Data shown ::
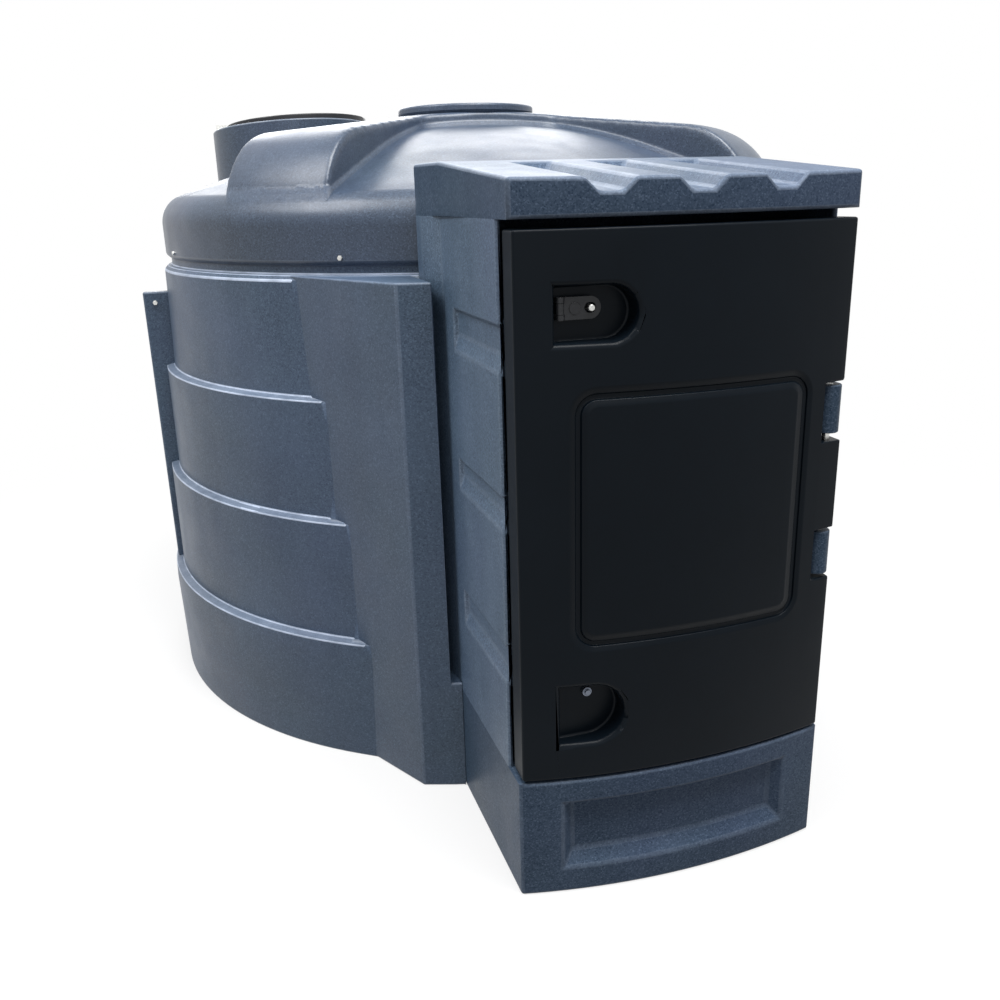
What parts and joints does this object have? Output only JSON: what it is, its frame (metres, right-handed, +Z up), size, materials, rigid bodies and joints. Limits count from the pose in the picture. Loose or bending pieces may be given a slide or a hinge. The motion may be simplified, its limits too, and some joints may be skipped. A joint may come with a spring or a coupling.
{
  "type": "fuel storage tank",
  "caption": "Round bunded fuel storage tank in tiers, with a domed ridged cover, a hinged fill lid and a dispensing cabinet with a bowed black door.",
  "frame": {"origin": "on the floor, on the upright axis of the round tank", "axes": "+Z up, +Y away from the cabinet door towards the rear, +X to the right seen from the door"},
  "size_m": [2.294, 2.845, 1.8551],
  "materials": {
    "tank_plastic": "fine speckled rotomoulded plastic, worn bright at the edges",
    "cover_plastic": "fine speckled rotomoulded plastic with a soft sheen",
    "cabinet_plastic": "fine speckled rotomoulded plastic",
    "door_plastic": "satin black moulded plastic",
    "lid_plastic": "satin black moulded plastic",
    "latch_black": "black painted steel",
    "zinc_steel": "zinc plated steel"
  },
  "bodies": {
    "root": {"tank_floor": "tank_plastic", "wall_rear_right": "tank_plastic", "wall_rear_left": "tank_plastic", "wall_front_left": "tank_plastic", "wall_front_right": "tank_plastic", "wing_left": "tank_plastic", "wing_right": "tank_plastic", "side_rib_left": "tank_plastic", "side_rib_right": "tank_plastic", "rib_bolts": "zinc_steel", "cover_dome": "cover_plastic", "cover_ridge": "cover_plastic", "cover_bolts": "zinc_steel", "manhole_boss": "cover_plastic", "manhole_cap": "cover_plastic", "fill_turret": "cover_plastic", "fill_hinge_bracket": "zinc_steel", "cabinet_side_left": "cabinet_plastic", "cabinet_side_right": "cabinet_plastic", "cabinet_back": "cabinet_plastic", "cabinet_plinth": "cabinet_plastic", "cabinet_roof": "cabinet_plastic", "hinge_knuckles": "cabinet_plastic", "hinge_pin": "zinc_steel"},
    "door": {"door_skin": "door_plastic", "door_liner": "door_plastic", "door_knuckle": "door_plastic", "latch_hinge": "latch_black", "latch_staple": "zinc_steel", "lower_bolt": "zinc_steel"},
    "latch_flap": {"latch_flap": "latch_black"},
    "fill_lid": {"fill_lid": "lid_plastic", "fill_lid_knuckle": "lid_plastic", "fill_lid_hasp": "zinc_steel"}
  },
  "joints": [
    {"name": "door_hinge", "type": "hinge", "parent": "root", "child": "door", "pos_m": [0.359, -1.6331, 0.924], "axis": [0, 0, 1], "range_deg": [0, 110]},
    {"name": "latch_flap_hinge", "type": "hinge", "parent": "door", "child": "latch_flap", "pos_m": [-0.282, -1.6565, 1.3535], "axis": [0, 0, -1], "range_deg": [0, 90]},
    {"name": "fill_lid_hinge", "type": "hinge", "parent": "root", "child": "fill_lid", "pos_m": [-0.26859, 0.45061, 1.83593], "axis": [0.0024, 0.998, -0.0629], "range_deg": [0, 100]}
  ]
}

Work to complete ::
Reproduce the entire listing word for word.

The reply ::
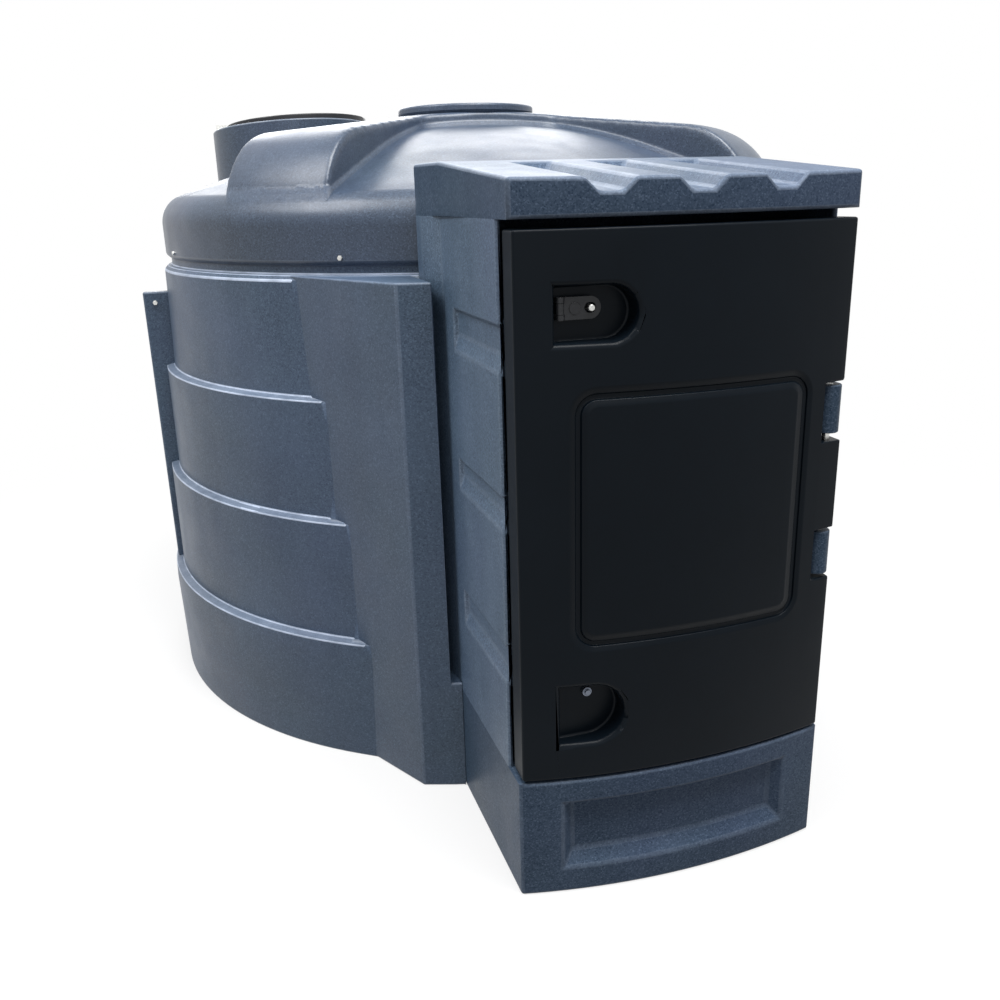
What parts and joints does this object have? Output only JSON: what it is, its frame (metres, right-handed, +Z up), size, materials, rigid bodies and joints. Limits count from the pose in the picture. Loose or bending pieces may be given a slide or a hinge. The motion may be simplified, its limits too, and some joints may be skipped. A joint may come with a spring or a coupling.
{
  "type": "fuel storage tank",
  "caption": "Round bunded fuel storage tank in tiers, with a domed ridged cover, a hinged fill lid and a dispensing cabinet with a bowed black door.",
  "frame": {"origin": "on the floor, on the upright axis of the round tank", "axes": "+Z up, +Y away from the cabinet door towards the rear, +X to the right seen from the door"},
  "size_m": [2.294, 2.845, 1.8551],
  "materials": {
    "tank_plastic": "fine speckled rotomoulded plastic, worn bright at the edges",
    "cover_plastic": "fine speckled rotomoulded plastic with a soft sheen",
    "cabinet_plastic": "fine speckled rotomoulded plastic",
    "door_plastic": "satin black moulded plastic",
    "lid_plastic": "satin black moulded plastic",
    "latch_black": "black painted steel",
    "zinc_steel": "zinc plated steel"
  },
  "bodies": {
    "root": {"tank_floor": "tank_plastic", "wall_rear_right": "tank_plastic", "wall_rear_left": "tank_plastic", "wall_front_left": "tank_plastic", "wall_front_right": "tank_plastic", "wing_left": "tank_plastic", "wing_right": "tank_plastic", "side_rib_left": "tank_plastic", "side_rib_right": "tank_plastic", "rib_bolts": "zinc_steel", "cover_dome": "cover_plastic", "cover_ridge": "cover_plastic", "cover_bolts": "zinc_steel", "manhole_boss": "cover_plastic", "manhole_cap": "cover_plastic", "fill_turret": "cover_plastic", "fill_hinge_bracket": "zinc_steel", "cabinet_side_left": "cabinet_plastic", "cabinet_side_right": "cabinet_plastic", "cabinet_back": "cabinet_plastic", "cabinet_plinth": "cabinet_plastic", "cabinet_roof": "cabinet_plastic", "hinge_knuckles": "cabinet_plastic", "hinge_pin": "zinc_steel"},
    "door": {"door_skin": "door_plastic", "door_liner": "door_plastic", "door_knuckle": "door_plastic", "latch_hinge": "latch_black", "latch_staple": "zinc_steel", "lower_bolt": "zinc_steel"},
    "latch_flap": {"latch_flap": "latch_black"},
    "fill_lid": {"fill_lid": "lid_plastic", "fill_lid_knuckle": "lid_plastic", "fill_lid_hasp": "zinc_steel"}
  },
  "joints": [
    {"name": "door_hinge", "type": "hinge", "parent": "root", "child": "door", "pos_m": [0.359, -1.6331, 0.924], "axis": [0, 0, 1], "range_deg": [0, 110]},
    {"name": "latch_flap_hinge", "type": "hinge", "parent": "door", "child": "latch_flap", "pos_m": [-0.282, -1.6565, 1.3535], "axis": [0, 0, -1], "range_deg": [0, 90]},
    {"name": "fill_lid_hinge", "type": "hinge", "parent": "root", "child": "fill_lid", "pos_m": [-0.26859, 0.45061, 1.83593], "axis": [0.0024, 0.998, -0.0629], "range_deg": [0, 100]}
  ]
}